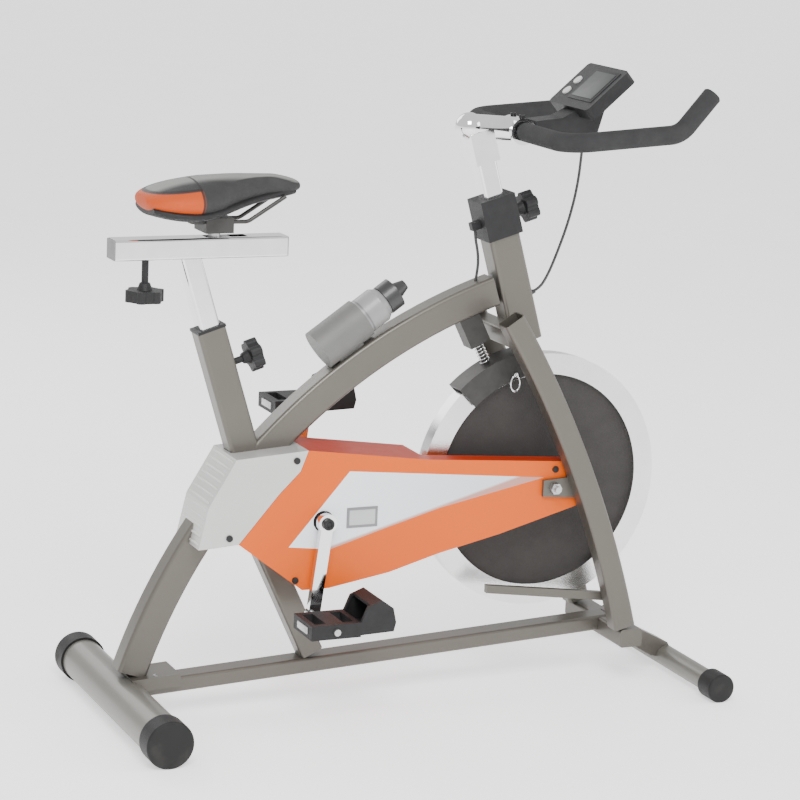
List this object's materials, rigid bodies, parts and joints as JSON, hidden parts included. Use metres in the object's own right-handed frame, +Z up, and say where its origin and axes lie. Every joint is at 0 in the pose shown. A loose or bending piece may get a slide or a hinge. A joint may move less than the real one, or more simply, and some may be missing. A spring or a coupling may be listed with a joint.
{
  "type": "exercise bike",
  "caption": "Indoor cycling bike with a curved box-tube frame, side flywheel under a chain guard, sliding saddle, bent handlebar, toe-cage pedals and a bottle holder.",
  "frame": {"origin": "on the floor, midway between the two feet and on the bike's centre plane", "axes": "+X to the bike's front, +Y to the rider's left, +Z up"},
  "size_m": [1.146, 0.526, 1.1407],
  "materials": {
    "frame_grey": "warm grey metallic paint, satin",
    "foot_grey": "light grey metallic paint",
    "rubber_black": "moulded rubber, matt",
    "chrome": "bright chrome plate",
    "steel": "zinc plated steel",
    "black_plastic": "grained black resin",
    "orange_plastic": "orange injection moulding, semi gloss",
    "silver_plastic": "silver painted moulding",
    "pale_panel": "pale silver panel",
    "iron_dark": "charcoal painted cast iron",
    "rim_chrome": "machined and chrome plated rim",
    "black_metal": "black painted steel",
    "foam": "dark grey foam sleeve",
    "saddle_skin": "black vinyl with orange side panels",
    "bottle_grey": "grey bottle plastic"
  },
  "bodies": {
    "frame": {"rear_stabilizer_tube": "foot_grey", "rear_stabilizer_caps": "rubber_black", "front_stabilizer_tube": "foot_grey", "front_stabilizer_caps": "rubber_black", "main_beam": "frame_grey", "head_tube": "frame_grey", "fork_leg_right": "frame_grey", "fork_leg_left": "frame_grey", "seat_tube": "frame_grey", "seat_post_bush": "black_plastic", "base_rail": "frame_grey", "center_strut": "frame_grey", "bottom_bracket_shell": "frame_grey", "front_foot_bracket": "frame_grey", "flywheel_axle": "steel", "axle_nuts": "steel", "crank_bearings": "steel", "drive_chain": "steel", "chain_guard_outer": "orange_plastic", "guard_window": "pale_panel", "chain_guard_inner": "orange_plastic", "rear_cover_right": "silver_plastic", "rear_cover_left": "silver_plastic", "cover_screws": "black_metal", "head_clamp_sleeve": "black_plastic", "brake_cable": "rubber_black", "brake_bracket": "black_metal", "bottle_holder": "bottle_grey"},
    "flywheel": {"flywheel_disc": "iron_dark", "flywheel_rim": "rim_chrome", "flywheel_hub": "steel"},
    "crank": {"crank_spindle": "steel", "crank_arm_right": "chrome", "crank_arm_left": "chrome", "pedal_axles": "steel", "chainring": "steel"},
    "pedal_right": {"pedal_body_right": "black_plastic", "toe_cage_right": "black_plastic"},
    "pedal_left": {"pedal_body_left": "black_plastic", "toe_cage_left": "black_plastic"},
    "seat_post": {"seat_post": "chrome", "slider_beam": "chrome"},
    "saddle": {"slide_bar": "steel", "saddle_clamp": "black_metal", "saddle_pad": "saddle_skin", "saddle_shell": "black_plastic"},
    "handlebar": {"handlebar_post": "chrome", "stem_head": "chrome", "handlebar_tube": "black_metal", "foam_grips": "foam", "console_housing": "black_plastic", "console_cable": "rubber_black"},
    "bottle": {"bottle": "bottle_grey"},
    "brake": {"brake_shoe": "black_metal", "brake_pad": "rubber_black"},
    "seat_height_knob": {"seat_height_knob": "black_plastic"},
    "seat_slide_knob": {"seat_slide_knob": "black_plastic"},
    "handlebar_knob": {"handlebar_knob": "black_plastic"},
    "key_upper": {"console_key_upper": "pale_panel"},
    "key_lower": {"console_key_lower": "pale_panel"}
  },
  "joints": [
    {"name": "flywheel_spin", "type": "hinge", "parent": "frame", "child": "flywheel", "pos_m": [0.258, 0, 0.387], "axis": [0, 1, 0], "continuous": true},
    {"name": "crank_spin", "type": "hinge", "parent": "frame", "child": "crank", "pos_m": [-0.19, 0, 0.354], "axis": [0, 1, 0], "continuous": true},
    {"name": "pedal_spin_right", "type": "hinge", "parent": "crank", "child": "pedal_right", "pos_m": [-0.21011, 0, 0.19023], "axis": [0, 1, 0], "continuous": true},
    {"name": "pedal_spin_left", "type": "hinge", "parent": "crank", "child": "pedal_left", "pos_m": [-0.16989, 0, 0.51777], "axis": [0, 1, 0], "continuous": true},
    {"name": "seat_height", "type": "slide", "parent": "frame", "child": "seat_post", "axis": [-0.299, 0, 0.9542], "range_m": [-0.09, 0.04]},
    {"name": "saddle_slide", "type": "slide", "parent": "seat_post", "child": "saddle", "axis": [1, 0, 0], "range_m": [-0.005, 0.045]},
    {"name": "handlebar_height", "type": "slide", "parent": "frame", "child": "handlebar", "axis": [-0.2823, 0, 0.9593], "range_m": [-0.05, 0.06]},
    {"name": "bottle_lift", "type": "slide", "parent": "frame", "child": "bottle", "axis": [0.8192, 0, 0.5736], "range_m": [0, 0.1]},
    {"name": "brake_press", "type": "slide", "parent": "frame", "child": "brake", "axis": [0.454, 0, -0.891], "range_m": [0, 0.0015], "stiffness_N_per_m": 4000, "springref_m": -0.01},
    {"name": "seat_height_knob_turn", "type": "hinge", "parent": "frame", "child": "seat_height_knob", "pos_m": [-0.36697, 0, 0.6233], "axis": [0.9542, 0, 0.299], "continuous": true},
    {"name": "seat_slide_knob_turn", "type": "hinge", "parent": "seat_post", "child": "seat_slide_knob", "pos_m": [-0.505, 0, 0.78], "axis": [0, 0, 1], "continuous": true},
    {"name": "handlebar_knob_turn", "type": "hinge", "parent": "frame", "child": "handlebar_knob", "pos_m": [0.1504, 0, 0.87362], "axis": [0.9593, 0, 0.2823], "continuous": true},
    {"name": "key_upper_press", "type": "slide", "parent": "handlebar", "child": "key_upper", "axis": [0.6547, 0, -0.7559], "range_m": [0, 0.0015], "stiffness_N_per_m": 500, "springref_m": -0.001},
    {"name": "key_lower_press", "type": "slide", "parent": "handlebar", "child": "key_lower", "axis": [0.6547, 0, -0.7559], "range_m": [0, 0.0015], "stiffness_N_per_m": 500, "springref_m": -0.001}
  ],
  "couplings": [
    {"joint": "crank_spin", "follows": "flywheel_spin", "ratio": 0.36364}
  ]
}
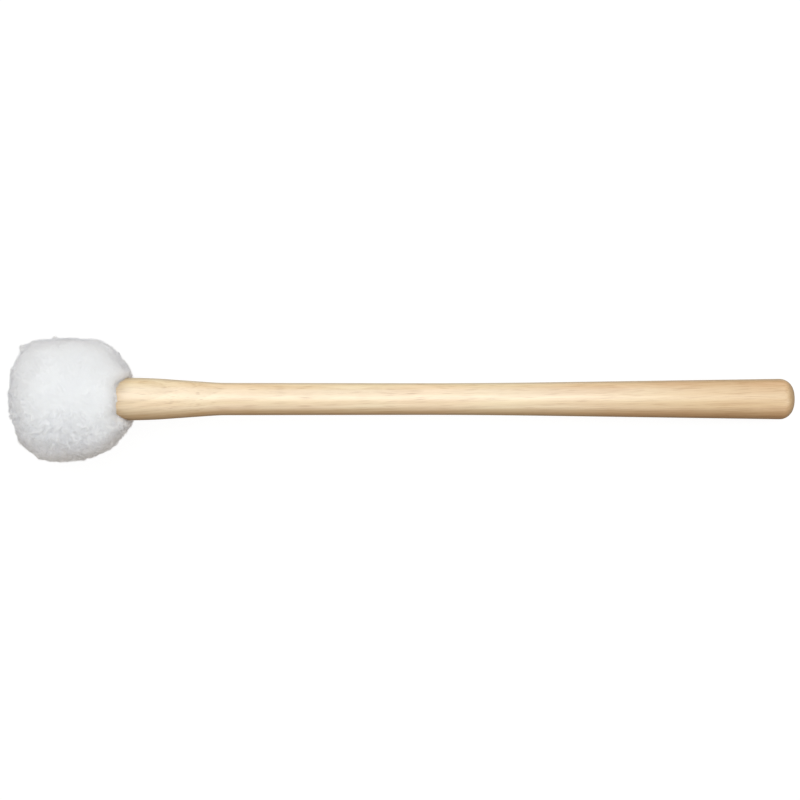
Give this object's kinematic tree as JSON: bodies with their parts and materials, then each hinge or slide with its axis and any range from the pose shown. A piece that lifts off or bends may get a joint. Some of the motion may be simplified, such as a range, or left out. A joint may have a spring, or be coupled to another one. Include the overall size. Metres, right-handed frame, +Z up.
{
  "type": "bass drum mallet",
  "caption": "Marching bass drum mallet: a round fleece-covered felt head tied on a turned hickory handle with a slim waist and a flared grip.",
  "frame": {"origin": "on the table under the middle of the mallet: the bottom centre of its box as it lies, with the fleece and the rim of the butt on the table", "axes": "+X from the head towards the butt, level with the table, so the handle slopes down along it by about 3.3 degrees; +Z up from the table"},
  "size_m": [0.3598, 0.0568, 0.0564],
  "materials": {
    "hickory": "satin",
    "felt": "matte",
    "fleece": "matte",
    "thread": "matte"
  },
  "bodies": {
    "root": {"handle": "hickory", "felt_core": "felt", "fleece_cover": "fleece", "tie_thread": "thread"}
  },
  "joints": []
}
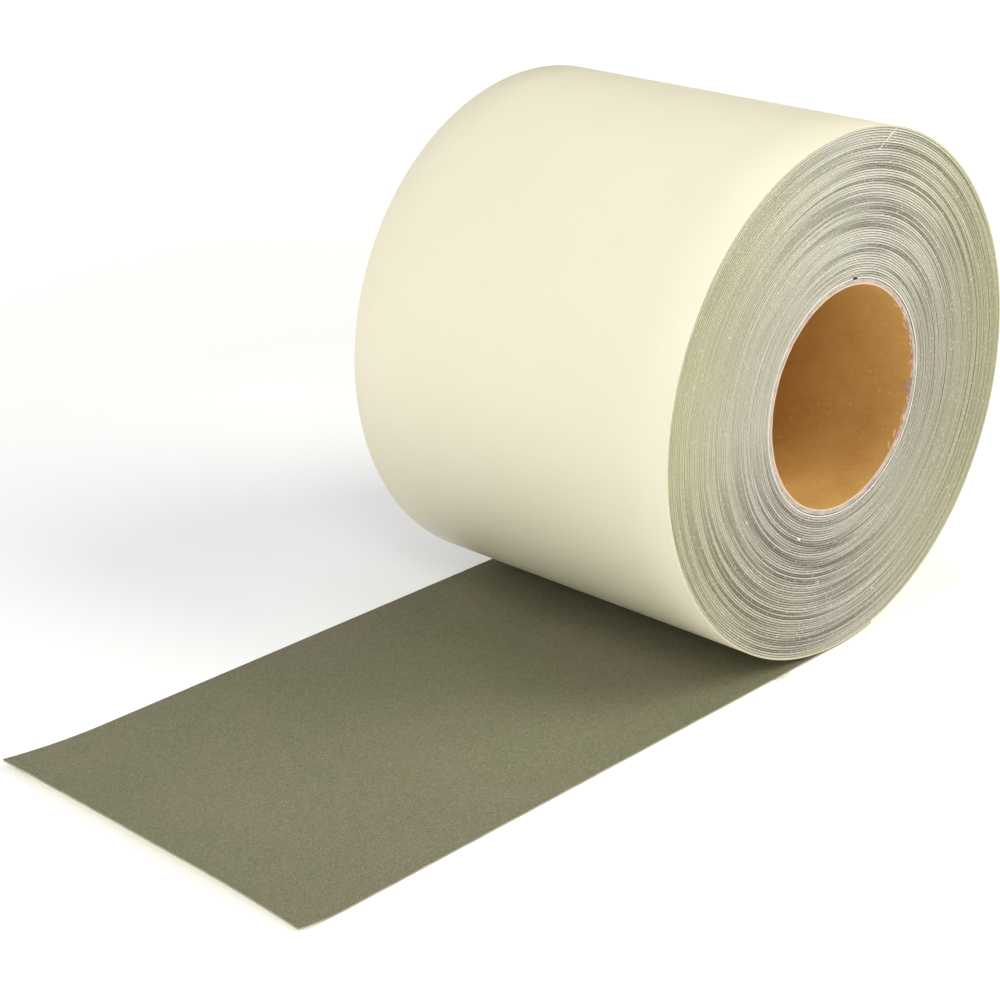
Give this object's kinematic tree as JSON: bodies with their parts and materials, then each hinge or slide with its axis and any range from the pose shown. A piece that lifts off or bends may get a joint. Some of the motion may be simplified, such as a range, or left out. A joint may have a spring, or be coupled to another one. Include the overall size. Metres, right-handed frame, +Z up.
____________________
Write out the complete set of records exactly as given.

**CORRECT OUTPUT**
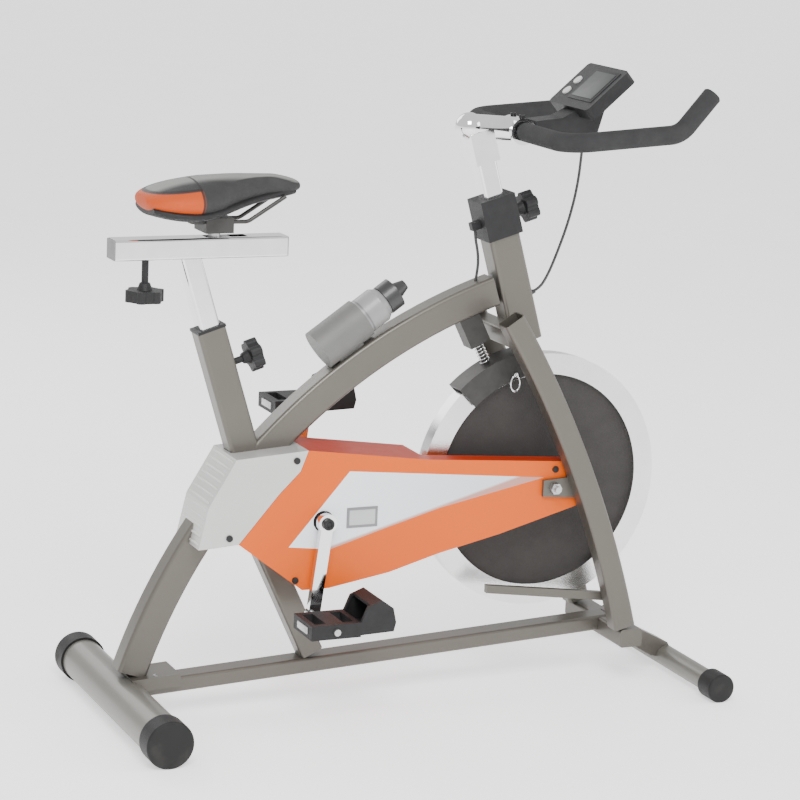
List this object's materials, rigid bodies, parts and joints as JSON, hidden parts included. Use metres in the object's own right-handed frame, +Z up, and say where its origin and axes lie. Every joint is at 0 in the pose shown. A loose or bending piece may get a slide or a hinge. A joint may move less than the real one, or more simply, and some may be missing. A spring or a coupling may be listed with a joint.
{
  "type": "exercise bike",
  "caption": "Indoor cycling bike with a curved box-tube frame, side flywheel under a chain guard, sliding saddle, bent handlebar, toe-cage pedals and a bottle holder.",
  "frame": {"origin": "on the floor, midway between the two feet and on the bike's centre plane", "axes": "+X to the bike's front, +Y to the rider's left, +Z up"},
  "size_m": [1.146, 0.526, 1.1407],
  "materials": {
    "frame_grey": "warm grey metallic paint, satin",
    "foot_grey": "light grey metallic paint",
    "rubber_black": "moulded rubber, matt",
    "chrome": "bright chrome plate",
    "steel": "zinc plated steel",
    "black_plastic": "grained black resin",
    "orange_plastic": "orange injection moulding, semi gloss",
    "silver_plastic": "silver painted moulding",
    "pale_panel": "pale silver panel",
    "iron_dark": "charcoal painted cast iron",
    "rim_chrome": "machined and chrome plated rim",
    "black_metal": "black painted steel",
    "foam": "dark grey foam sleeve",
    "saddle_skin": "black vinyl with orange side panels",
    "bottle_grey": "grey bottle plastic"
  },
  "bodies": {
    "frame": {"rear_stabilizer_tube": "foot_grey", "rear_stabilizer_caps": "rubber_black", "front_stabilizer_tube": "foot_grey", "front_stabilizer_caps": "rubber_black", "main_beam": "frame_grey", "head_tube": "frame_grey", "fork_leg_right": "frame_grey", "fork_leg_left": "frame_grey", "seat_tube": "frame_grey", "seat_post_bush": "black_plastic", "base_rail": "frame_grey", "center_strut": "frame_grey", "bottom_bracket_shell": "frame_grey", "front_foot_bracket": "frame_grey", "flywheel_axle": "steel", "axle_nuts": "steel", "crank_bearings": "steel", "drive_chain": "steel", "chain_guard_outer": "orange_plastic", "guard_window": "pale_panel", "chain_guard_inner": "orange_plastic", "rear_cover_right": "silver_plastic", "rear_cover_left": "silver_plastic", "cover_screws": "black_metal", "head_clamp_sleeve": "black_plastic", "brake_cable": "rubber_black", "brake_bracket": "black_metal", "bottle_holder": "bottle_grey"},
    "flywheel": {"flywheel_disc": "iron_dark", "flywheel_rim": "rim_chrome", "flywheel_hub": "steel"},
    "crank": {"crank_spindle": "steel", "crank_arm_right": "chrome", "crank_arm_left": "chrome", "pedal_axles": "steel", "chainring": "steel"},
    "pedal_right": {"pedal_body_right": "black_plastic", "toe_cage_right": "black_plastic"},
    "pedal_left": {"pedal_body_left": "black_plastic", "toe_cage_left": "black_plastic"},
    "seat_post": {"seat_post": "chrome", "slider_beam": "chrome"},
    "saddle": {"slide_bar": "steel", "saddle_clamp": "black_metal", "saddle_pad": "saddle_skin", "saddle_shell": "black_plastic"},
    "handlebar": {"handlebar_post": "chrome", "stem_head": "chrome", "handlebar_tube": "black_metal", "foam_grips": "foam", "console_housing": "black_plastic", "console_cable": "rubber_black"},
    "bottle": {"bottle": "bottle_grey"},
    "brake": {"brake_shoe": "black_metal", "brake_pad": "rubber_black"},
    "seat_height_knob": {"seat_height_knob": "black_plastic"},
    "seat_slide_knob": {"seat_slide_knob": "black_plastic"},
    "handlebar_knob": {"handlebar_knob": "black_plastic"},
    "key_upper": {"console_key_upper": "pale_panel"},
    "key_lower": {"console_key_lower": "pale_panel"}
  },
  "joints": [
    {"name": "flywheel_spin", "type": "hinge", "parent": "frame", "child": "flywheel", "pos_m": [0.258, 0, 0.387], "axis": [0, 1, 0], "continuous": true},
    {"name": "crank_spin", "type": "hinge", "parent": "frame", "child": "crank", "pos_m": [-0.19, 0, 0.354], "axis": [0, 1, 0], "continuous": true},
    {"name": "pedal_spin_right", "type": "hinge", "parent": "crank", "child": "pedal_right", "pos_m": [-0.21011, 0, 0.19023], "axis": [0, 1, 0], "continuous": true},
    {"name": "pedal_spin_left", "type": "hinge", "parent": "crank", "child": "pedal_left", "pos_m": [-0.16989, 0, 0.51777], "axis": [0, 1, 0], "continuous": true},
    {"name": "seat_height", "type": "slide", "parent": "frame", "child": "seat_post", "axis": [-0.299, 0, 0.9542], "range_m": [-0.09, 0.04]},
    {"name": "saddle_slide", "type": "slide", "parent": "seat_post", "child": "saddle", "axis": [1, 0, 0], "range_m": [-0.005, 0.045]},
    {"name": "handlebar_height", "type": "slide", "parent": "frame", "child": "handlebar", "axis": [-0.2823, 0, 0.9593], "range_m": [-0.05, 0.06]},
    {"name": "bottle_lift", "type": "slide", "parent": "frame", "child": "bottle", "axis": [0.8192, 0, 0.5736], "range_m": [0, 0.1]},
    {"name": "brake_press", "type": "slide", "parent": "frame", "child": "brake", "axis": [0.454, 0, -0.891], "range_m": [0, 0.0015], "stiffness_N_per_m": 4000, "springref_m": -0.01},
    {"name": "seat_height_knob_turn", "type": "hinge", "parent": "frame", "child": "seat_height_knob", "pos_m": [-0.36697, 0, 0.6233], "axis": [0.9542, 0, 0.299], "continuous": true},
    {"name": "seat_slide_knob_turn", "type": "hinge", "parent": "seat_post", "child": "seat_slide_knob", "pos_m": [-0.505, 0, 0.78], "axis": [0, 0, 1], "continuous": true},
    {"name": "handlebar_knob_turn", "type": "hinge", "parent": "frame", "child": "handlebar_knob", "pos_m": [0.1504, 0, 0.87362], "axis": [0.9593, 0, 0.2823], "continuous": true},
    {"name": "key_upper_press", "type": "slide", "parent": "handlebar", "child": "key_upper", "axis": [0.6547, 0, -0.7559], "range_m": [0, 0.0015], "stiffness_N_per_m": 500, "springref_m": -0.001},
    {"name": "key_lower_press", "type": "slide", "parent": "handlebar", "child": "key_lower", "axis": [0.6547, 0, -0.7559], "range_m": [0, 0.0015], "stiffness_N_per_m": 500, "springref_m": -0.001}
  ],
  "couplings": [
    {"joint": "crank_spin", "follows": "flywheel_spin", "ratio": 0.36364}
  ]
}
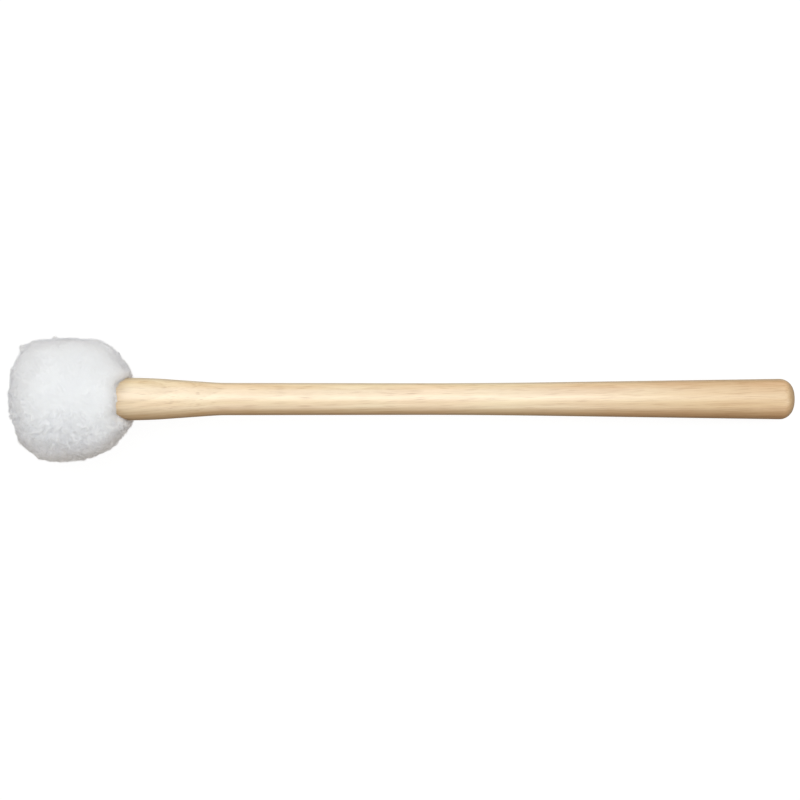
Give this object's kinematic tree as JSON: bodies with their parts and materials, then each hinge or slide with its axis and any range from the pose shown. A piece that lifts off or bends may get a joint. Some of the motion may be simplified, such as a range, or left out. A joint may have a spring, or be coupled to another one. Include the overall size. Metres, right-handed frame, +Z up.
{
  "type": "bass drum mallet",
  "caption": "Marching bass drum mallet: a round fleece-covered felt head tied on a turned hickory handle with a slim waist and a flared grip.",
  "frame": {"origin": "on the table under the middle of the mallet: the bottom centre of its box as it lies, with the fleece and the rim of the butt on the table", "axes": "+X from the head towards the butt, level with the table, so the handle slopes down along it by about 3.3 degrees; +Z up from the table"},
  "size_m": [0.3598, 0.0568, 0.0564],
  "materials": {
    "hickory": "satin",
    "felt": "matte",
    "fleece": "matte",
    "thread": "matte"
  },
  "bodies": {
    "root": {"handle": "hickory", "felt_core": "felt", "fleece_cover": "fleece", "tie_thread": "thread"}
  },
  "joints": []
}
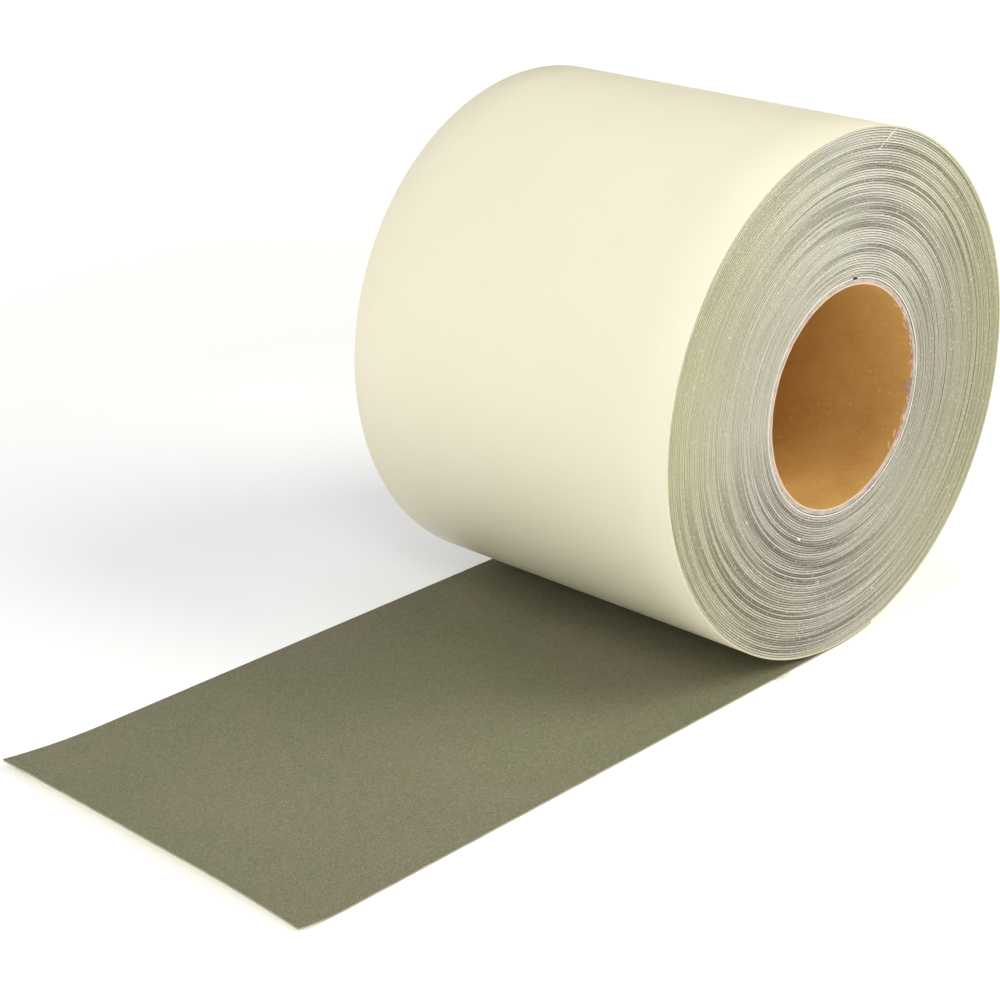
Give this object's kinematic tree as JSON: bodies with their parts and materials, then each hinge or slide with its axis and any range from the pose shown. A piece that lifts off or bends may get a joint. Some of the motion may be simplified, such as a range, or left out. A joint may have a spring, or be coupled to another one. Include the overall size. Metres, right-handed frame, +Z up.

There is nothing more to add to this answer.